If fixed check /etc/sysctl.conf for a line with

icmp_echo_ignore_all = 1

changing the 1 to a 0 should allow pings after a reboot....

Rayanth
06-12-2003, 02:56 PM
sweet mother of... i never even knew that file existed =)

Thanks a million, jumped, it's all working beautifully now =)

Now that i can ping it, i can work on figuring out why i can't SSH or telnet to it... those are probably firewall settings though.

-- Rayanth, quite happy now

jumpedintothefire
06-12-2003, 02:59 PM
I use shorewall, post back if you need some pointers...

Rayanth
06-12-2003, 03:08 PM
i'd love to get some pointers, i've only just started using shorewall since it came with Mdk 9.1. As for SSH, telnet, etc... i haven't actively configured them yet, so i'm not surprised they don't work.

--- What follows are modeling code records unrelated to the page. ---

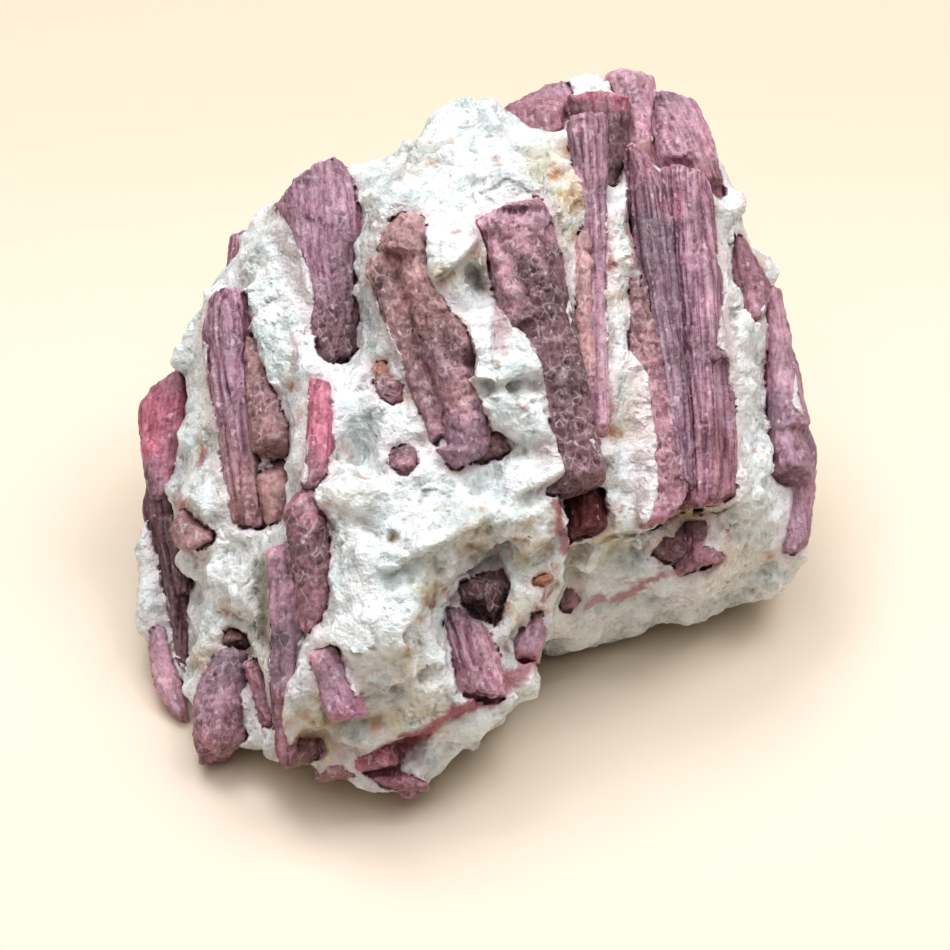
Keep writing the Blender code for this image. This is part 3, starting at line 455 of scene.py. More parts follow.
# Places on the broad face where shade is painted into the hollows, gullies and under the ledges as
# a dim brown: start, end, width, strength
GULLY_SHADE = (
    ((0.3, 20.2), (0.6, 18.8), 1.6, 0.9), ((-21.4, -9), (-21, -16.4), 1.8, 1.0),
    ((-8.1, -6), (-8.1, -6.7), 0.5, 1.0), ((-3.9, -9), (-3.4, -9.6), 1.0, 0.8),
    ((-1.6, -7.4), (1, -7.6), 1.0, 0.6), ((-5.9, -16.6), (-5.4, -17), 0.35, 1.0),
    ((2.5, -17.1), (3.2, -17.3), 0.4, 0.9), ((-5.2, -20.4), (-4, -20.2), 0.7, 0.5),
    ((-11, -24.8), (-9.4, -24.6), 0.9, 0.7), ((3.6, 8.2), (4.4, 7.7), 0.4, 0.7),
    ((2.2, 1.3), (5, 2.4), 0.7, 0.8), ((-27, 4.6), (-26.4, 4.2), 0.5, 0.8),
    ((-28, 9), (-27, 9.4), 0.9, 0.3), ((12.9, 1.2), (14.2, -1), 1.0, 0.7),
    ((-0.6, 29.6), (0.9, 29.4), 0.7, 0.5), ((8.7, 20.6), (8.9, 17.4), 0.6, 0.6),
    ((-18.6, 5), (-17, 5.3), 0.4, 0.6), ((-21.5, 0.9), (-19.4, 1.2), 0.5, 1.0),
    ((-24.2, -17.4), (-22.2, -17.6), 0.6, 1.0), ((-6.1, 30.3), (-5.2, 30), 0.6, 0.4),
)


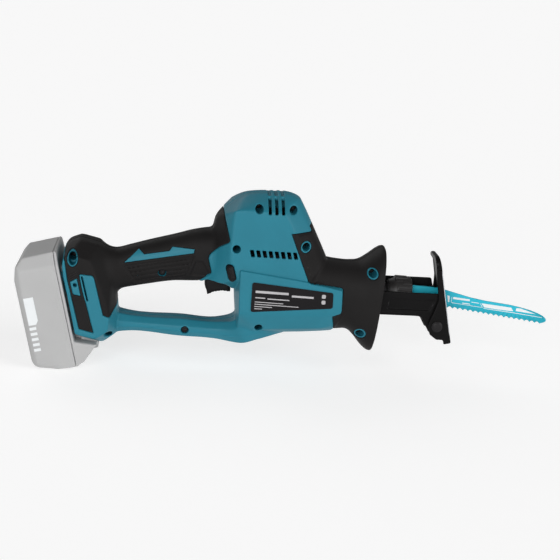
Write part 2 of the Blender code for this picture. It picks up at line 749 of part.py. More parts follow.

I'm not a huge security freak on this linux box, so my firewall rules are pretty lax. plus I test a lot of chat, mu* etc servers (and program them) on the linux box so i more or less need to allow the world to reach it. I use the firewall more as a oruter than anything - it's there to let all my other comps have net access from the one connection.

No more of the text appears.